What good is a farm house, though, without the farm to go with it? It turns out that, too, is exactly what Kraft had in mind.

He’s a jazz musician and his Robert Kraft Trio plays regular gigs in the Austin area. But he’s also bought a couple of young goats with a mind to creating a goat dairy business. And he’s got lots of chickens which bless him with plenty of eggs.

“I'll breed the goats in the fall and they'll be in production in the spring and we'll see what happens,” he said. “Maybe I'll just make soap; we'll see. I'm just taking it one month at a time at this point.

The retreat

“This was a dream I started working on 15 years ago. It started to come to fruition last year and then it all burned up. Now I'm starting on phase two of the dream so I'm pretty happy with the way things are turning out.”

But perhaps the best part of all this is that Kraft will soon be able to share his little rural retreat with others.

“My vision for this place,” he said, “is a place where my friends can all sit around and have dinner; that's really all I'm trying to do. My artist friends can come and wander through the woods and find inspiration. My musician friends can go sit in the recording studio and lay down some tracks and then go milk a goat. That's kind of what I have in mind.

“Friends can come out here to get away from the city,” Kraft added, “and sleep in the spare bedroom or camp in the woods; that's the vision. The house is a part of that; it feels right for that.
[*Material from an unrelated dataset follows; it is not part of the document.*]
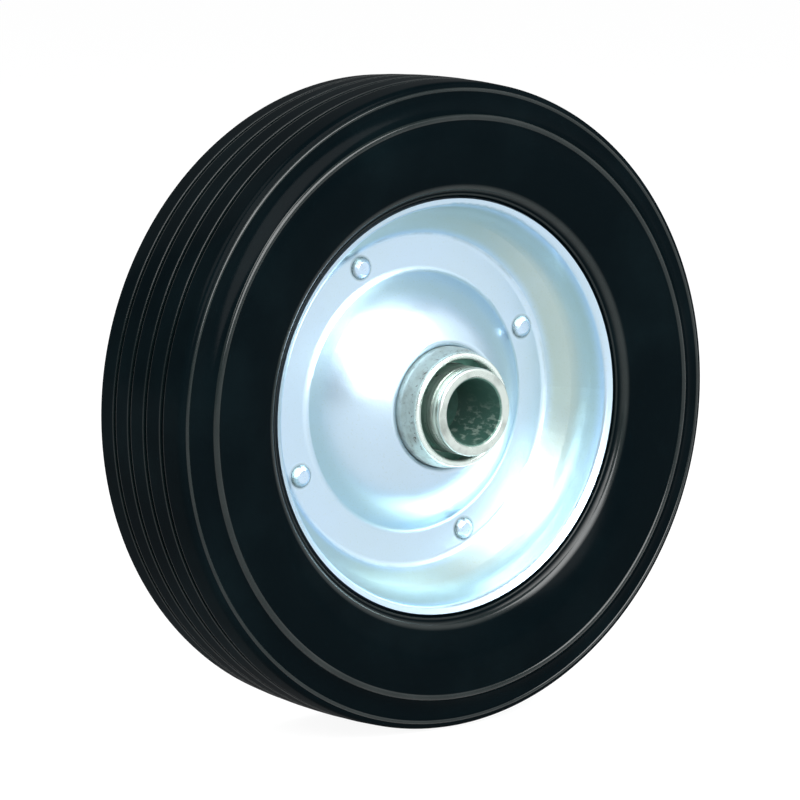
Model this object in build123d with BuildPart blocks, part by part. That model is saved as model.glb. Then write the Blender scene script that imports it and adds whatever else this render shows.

“I also have a lot of friends who have ideas about organic gardening; well, there's plenty of acreage here for them to experiment with that.”

The future

Kraft figures he’ll be able to move out of a borrowed trailer on his land and into the house within six months, assuming he will now be able to interest bankers in his project. But he’s ready for anything, just as he always has been.

“I tried to stay positive,” he said. “I tried to stay busy. I tried to look at it as an opportunity as opposed to a disaster of some kind.

That is how he plans to continue.

“Keep moving; don't stop; keep fighting. Keep pushing forward no matter what happens, no matter what they throw at you. Push through it and keep your eye on the prize.”